* **WHAT IS BEING ASKED**:
Begin with the first line of the entries below and reproduce each line exactly, ending with the line that holds "bpy.context.scene.collection.objects.link(empty)".

* **DATA SHOWN**:
* START *
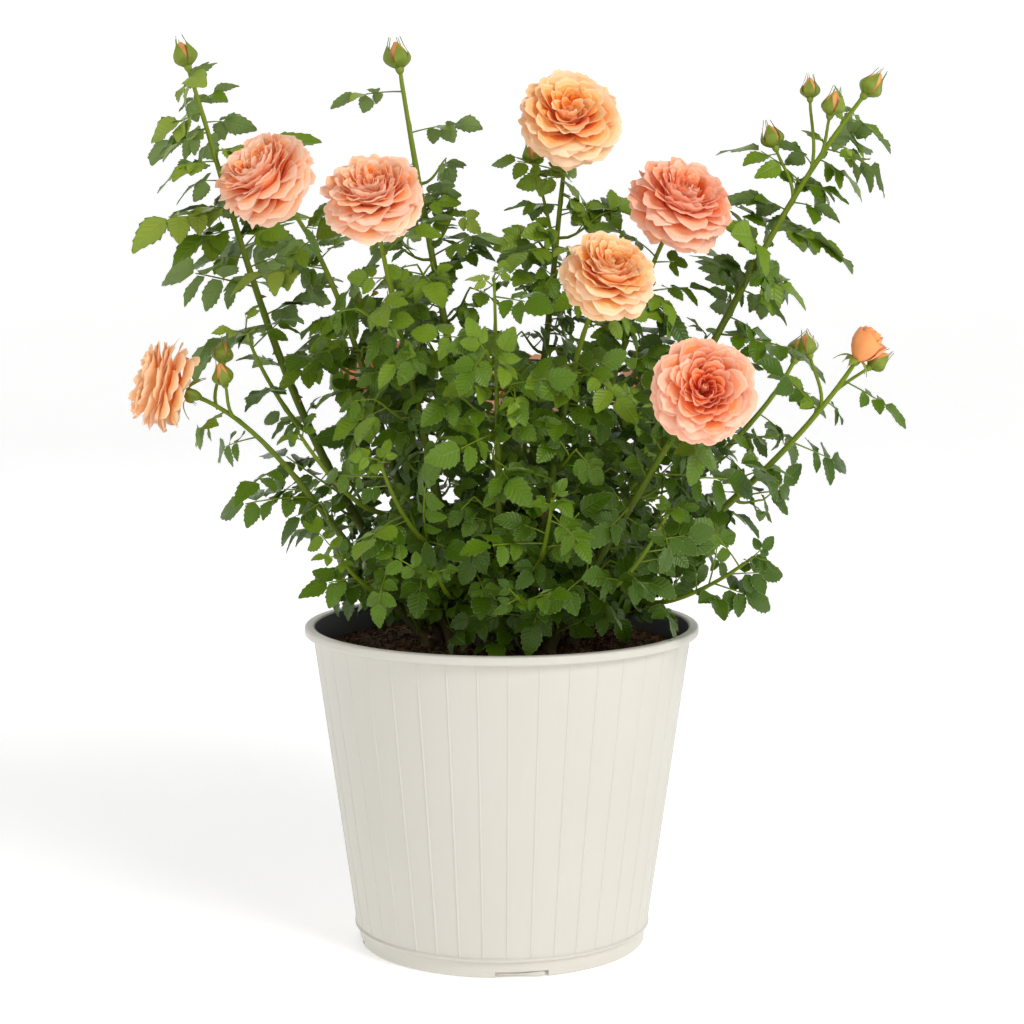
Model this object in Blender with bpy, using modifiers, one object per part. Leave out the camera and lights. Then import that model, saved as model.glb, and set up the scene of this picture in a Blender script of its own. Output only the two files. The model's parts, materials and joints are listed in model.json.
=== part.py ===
"""A rose bush in its grower's pot: the turned pot, its fill of potting soil, the short crown, the canes that
fan out of it, and the leafy shoots, flowers and buds that the canes carry.

Metres, +Z up. The origin is the middle of the pot's flat underside, and the flowers' best side faces -Y.
A cane is bare up to the place where its leafy shoot takes over. Shoots grow on from the canes' ends or out
of their sides, and every shoot is one solid: a stem, compound leaves on a 144 degree spiral, and a flower or
buds at its tip. Bearings are degrees from +X towards +Y, and elevations are degrees above level."""

import math
import random

import bmesh
import bpy
from mathutils import Matrix, Vector
from mathutils.bvhtree import BVHTree

TOUCH = 0.0003  # gap kept between two pieces that touch
UP = Vector((0, 0, 1))

# Pot
POT_HEIGHT = 0.204
RIM_RADIUS = 0.125
LIP_WIDTH = 0.0046  # how far the rolled lip stands out from the wall
LIP_DEPTH = 0.0056
LIP_ROUND = 0.0014
WALL = 0.0018
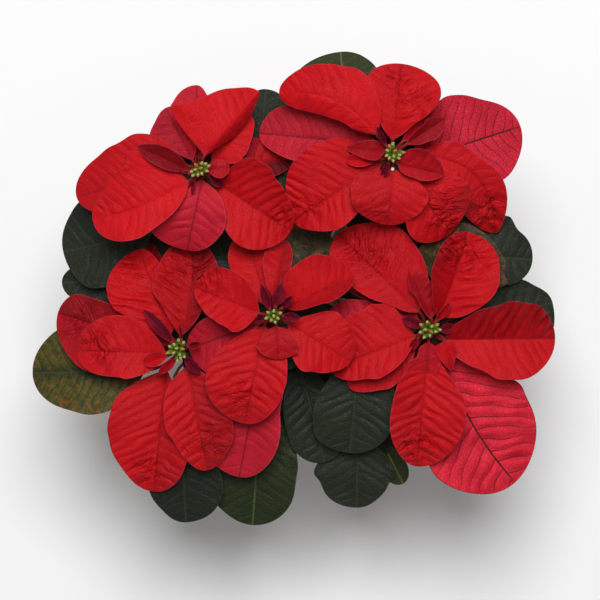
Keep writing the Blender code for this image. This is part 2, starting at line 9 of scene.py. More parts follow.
import bpy
import numpy as np
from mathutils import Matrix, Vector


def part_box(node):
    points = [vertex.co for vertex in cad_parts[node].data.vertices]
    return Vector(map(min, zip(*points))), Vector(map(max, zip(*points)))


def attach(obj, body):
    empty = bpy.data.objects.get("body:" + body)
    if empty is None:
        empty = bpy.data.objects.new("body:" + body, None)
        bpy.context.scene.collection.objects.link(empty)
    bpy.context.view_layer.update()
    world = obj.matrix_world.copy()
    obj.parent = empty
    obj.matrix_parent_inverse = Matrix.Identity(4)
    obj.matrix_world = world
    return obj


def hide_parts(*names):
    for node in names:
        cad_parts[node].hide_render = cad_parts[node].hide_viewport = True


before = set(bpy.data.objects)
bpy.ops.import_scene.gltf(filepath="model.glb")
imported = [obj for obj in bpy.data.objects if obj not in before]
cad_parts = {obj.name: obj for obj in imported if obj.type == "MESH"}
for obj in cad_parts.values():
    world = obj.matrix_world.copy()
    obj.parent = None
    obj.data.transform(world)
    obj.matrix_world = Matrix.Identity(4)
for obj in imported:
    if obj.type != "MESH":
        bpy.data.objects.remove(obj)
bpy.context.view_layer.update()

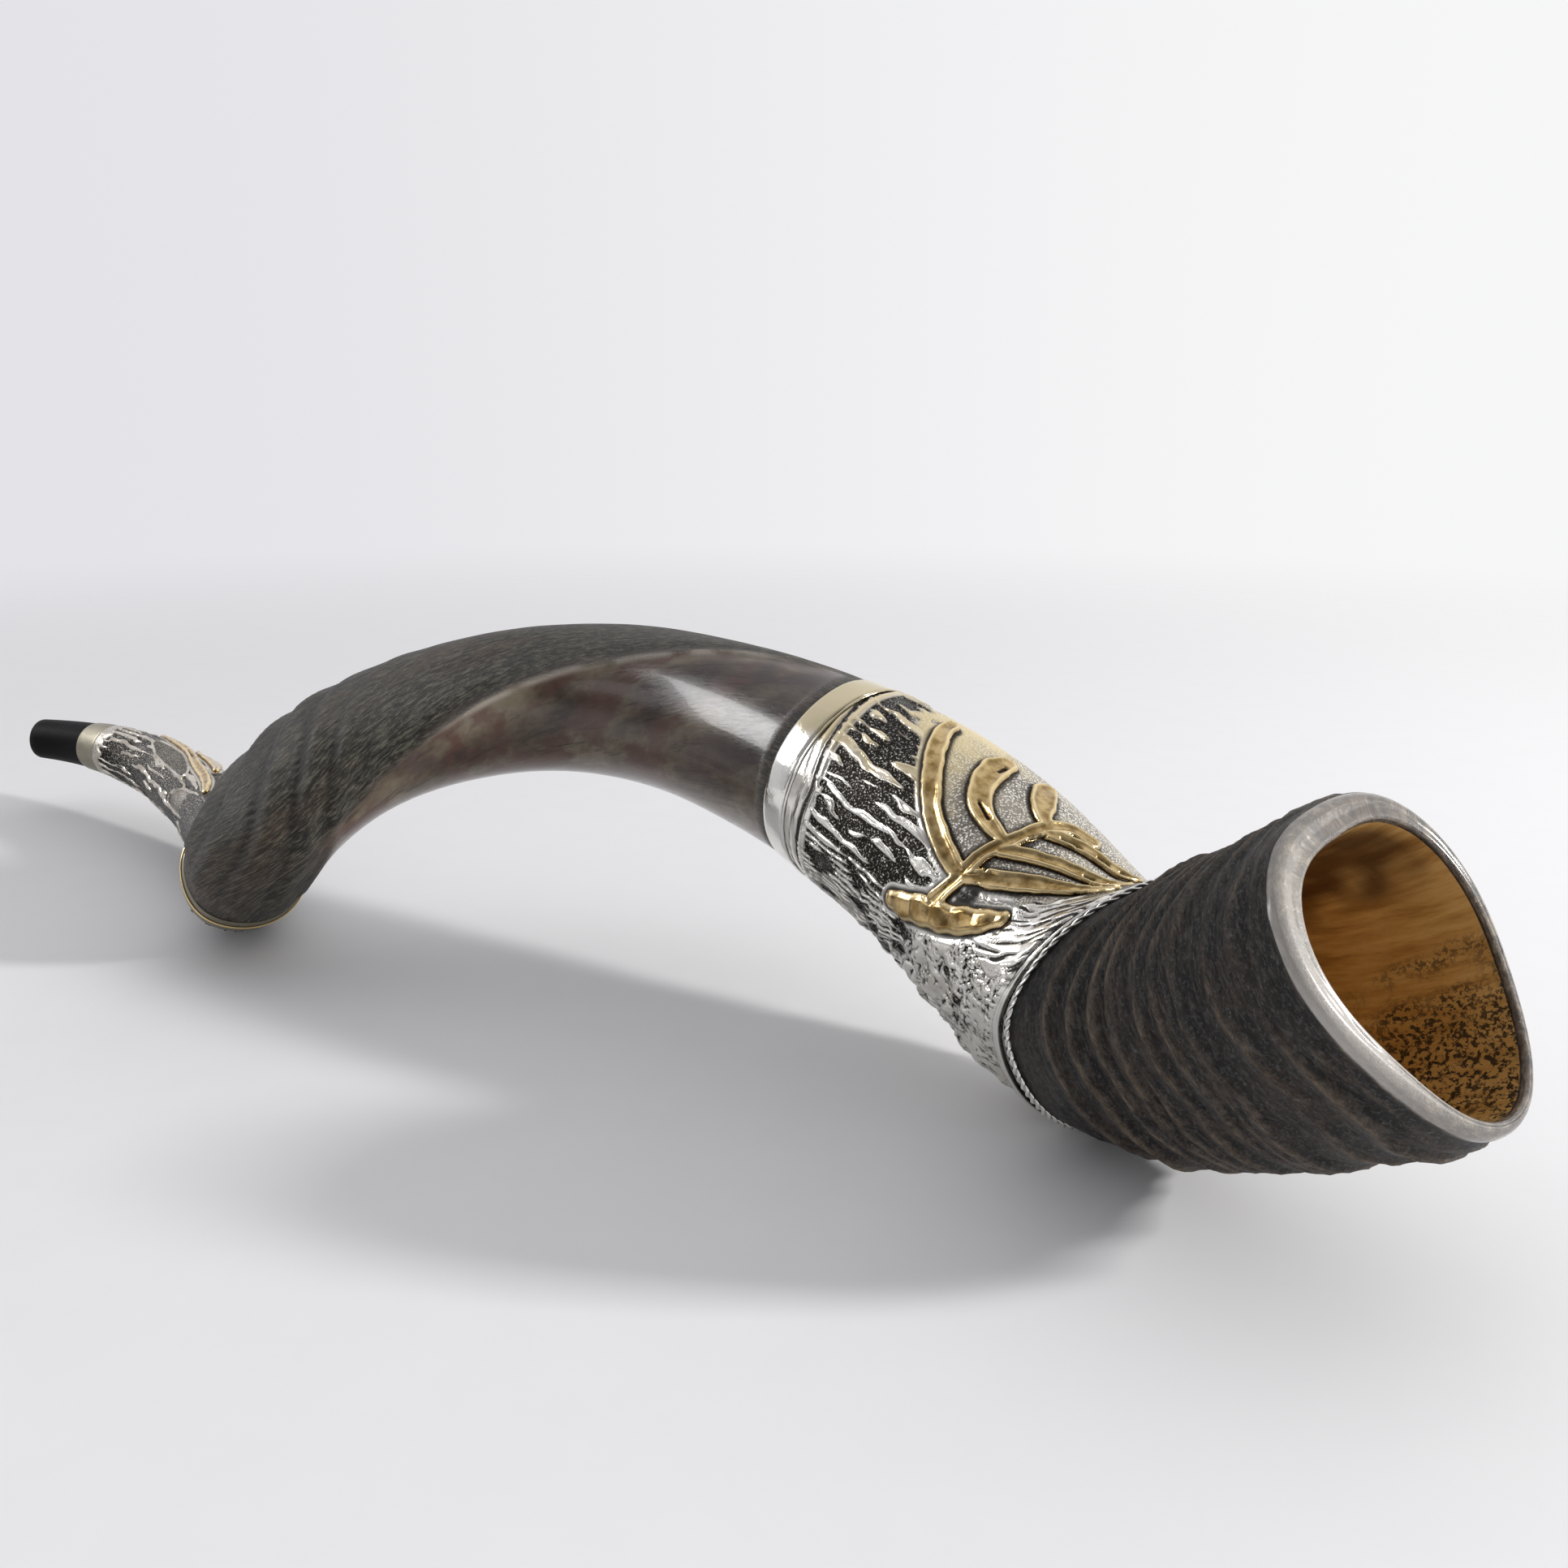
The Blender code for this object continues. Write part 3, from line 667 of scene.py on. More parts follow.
def make_horn(materials):
    """One closed skin: outside, rim, hollow, bore and cup."""
    angles = even_angles(HORN_COLUMNS)
    rows = np.concatenate((
        np.linspace(TIP_ROUNDING, MOUTH_SLEEVE_START - 1, TIP_ROWS),
        np.linspace(MOUTH_SLEEVE_START, MOUTH_SLEEVE_END, MOUTH_SEAT_ROWS),
        np.linspace(MOUTH_SLEEVE_END + 2, BELL_SLEEVE_START - 1, LOOP_ROWS),
        np.linspace(BELL_SLEEVE_START, BELL_SLEEVE_END, BELL_SEAT_ROWS),
        np.linspace(BELL_SLEEVE_END + 1, LENGTH - RIM_ROUNDING, BELL_ROWS),
    ))
    d, a = np.meshgrid(rows, angles, indexing="ij")
    s = slanted(d, a)
    spot = x, y, z = straightened(s, a)
    height, painted_crease_shade = loop_ridges(s, a)
    ridges, crest = bell_ridges(d, a)
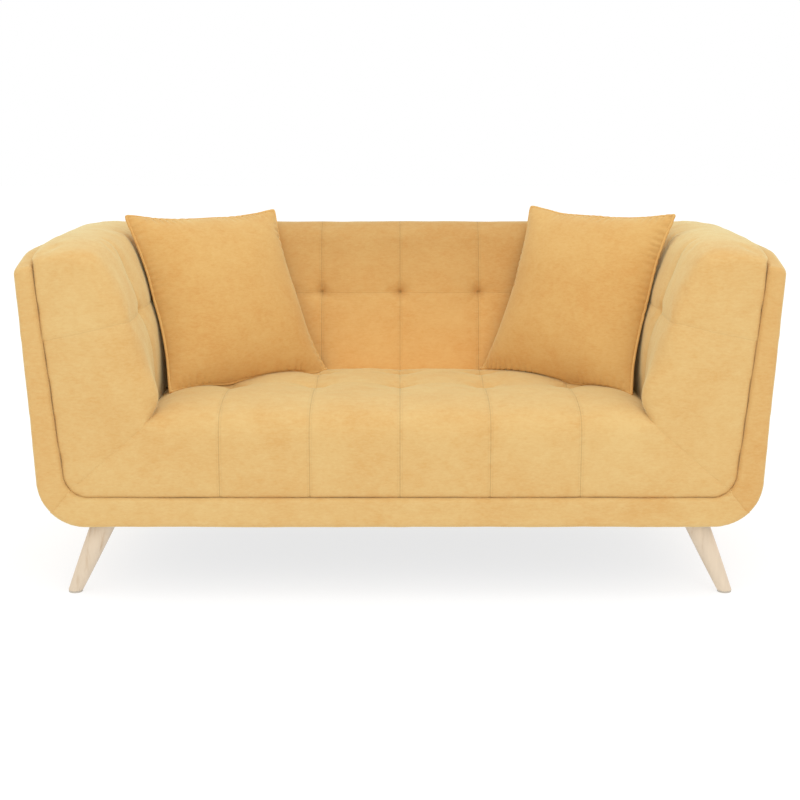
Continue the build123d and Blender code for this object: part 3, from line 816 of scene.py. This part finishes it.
def arm_puff(co):
    """The arm's front bulges over the seat's end, and its crown rises behind the front."""
    above_seat = co[:, 2] - sizes().mitre_height
    nose = bell(co[:, 1] - FRONT - 0.045, 0.075) * bell(above_seat - 0.062, 0.062)
    nose *= np.clip((ARM_LOW.x + 0.060 - co[:, 0]) / 0.060, 0, 1)
    over = np.clip((co[:, 2] - SHELL_TOP + 0.050) / 0.050, 0, 1)
    beyond = bell(co[:, 0] - wall_x(SHELL_TOP), 0.030)
    beyond *= np.clip((co[:, 2] - SHELL_TOP) / 0.012, 0, 1)
    co = co.copy()
    co[:, 0] += 0.014 * beyond - 0.030 * nose
    co[:, 2] += crown_rise(co[:, 1]) * over * 0.6
    return co


def crown_rise(depth):
    """How far the tops of the arms rise behind their fronts."""
    climb = np.clip((depth - FRONT) / 0.15, 0, 1)
    fall = np.clip((depth + 0.20) / 0.60, 0, 1)
    return 0.020 * climb * climb * (3 - 2 * climb) * (1 - 0.75 * fall)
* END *
* **RESPONSE**:
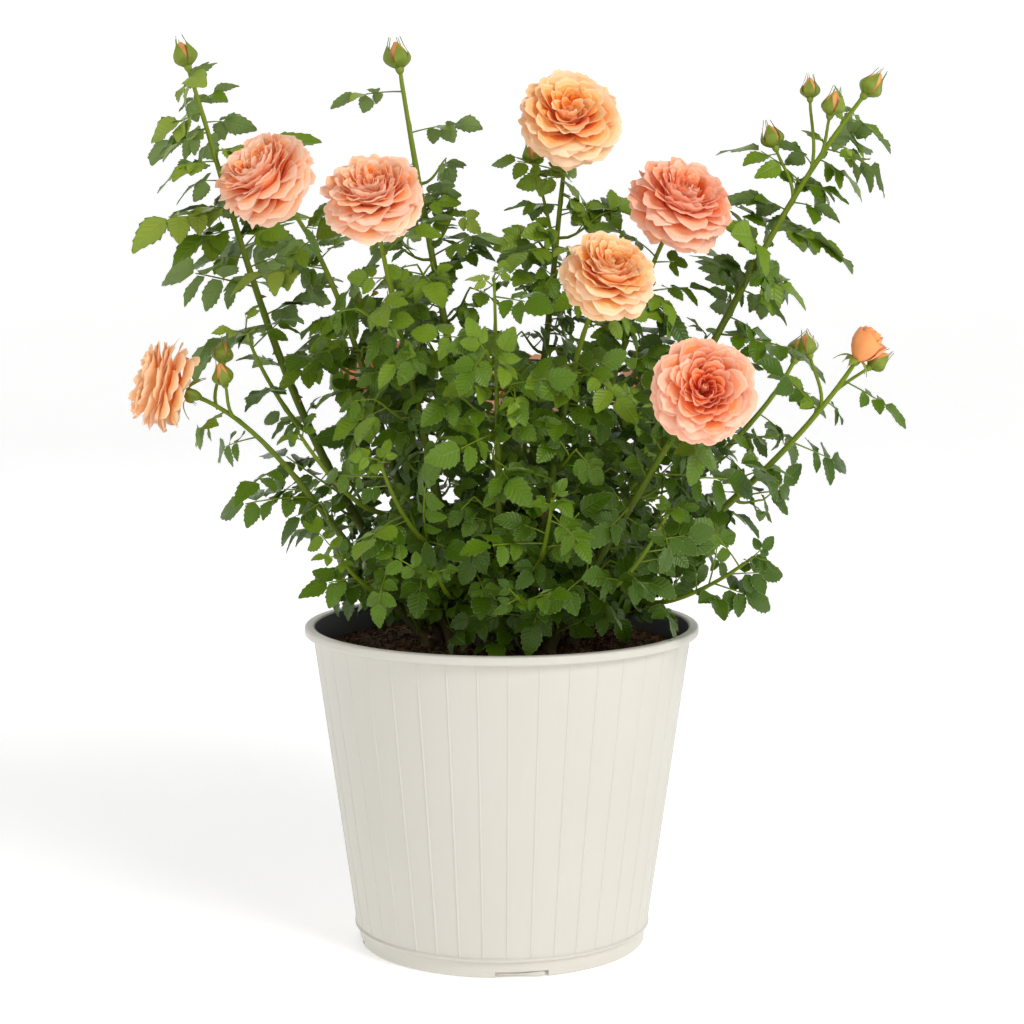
Model this object in Blender with bpy, using modifiers, one object per part. Leave out the camera and lights. Then import that model, saved as model.glb, and set up the scene of this picture in a Blender script of its own. Output only the two files. The model's parts, materials and joints are listed in model.json.
=== part.py ===
"""A rose bush in its grower's pot: the turned pot, its fill of potting soil, the short crown, the canes that
fan out of it, and the leafy shoots, flowers and buds that the canes carry.

Metres, +Z up. The origin is the middle of the pot's flat underside, and the flowers' best side faces -Y.
A cane is bare up to the place where its leafy shoot takes over. Shoots grow on from the canes' ends or out
of their sides, and every shoot is one solid: a stem, compound leaves on a 144 degree spiral, and a flower or
buds at its tip. Bearings are degrees from +X towards +Y, and elevations are degrees above level."""

import math
import random

import bmesh
import bpy
from mathutils import Matrix, Vector
from mathutils.bvhtree import BVHTree

TOUCH = 0.0003  # gap kept between two pieces that touch
UP = Vector((0, 0, 1))

# Pot
POT_HEIGHT = 0.204
RIM_RADIUS = 0.125
LIP_WIDTH = 0.0046  # how far the rolled lip stands out from the wall
LIP_DEPTH = 0.0056
LIP_ROUND = 0.0014
WALL = 0.0018
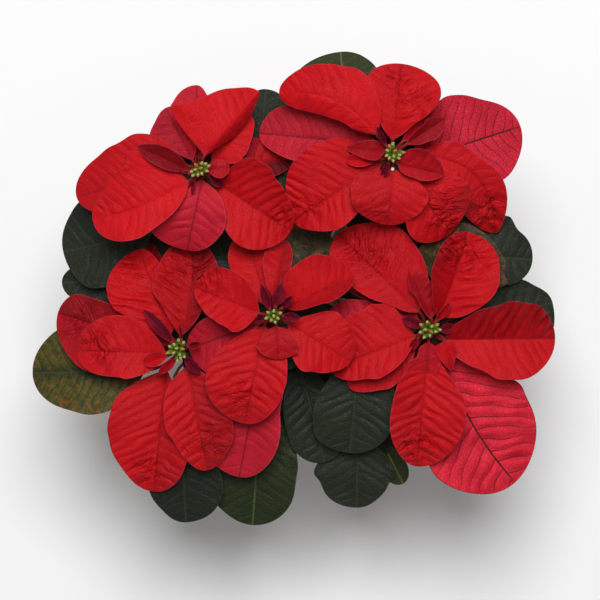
Keep writing the Blender code for this image. This is part 2, starting at line 9 of scene.py. More parts follow.
import bpy
import numpy as np
from mathutils import Matrix, Vector


def part_box(node):
    points = [vertex.co for vertex in cad_parts[node].data.vertices]
    return Vector(map(min, zip(*points))), Vector(map(max, zip(*points)))


def attach(obj, body):
    empty = bpy.data.objects.get("body:" + body)
    if empty is None:
        empty = bpy.data.objects.new("body:" + body, None)
        bpy.context.scene.collection.objects.link(empty)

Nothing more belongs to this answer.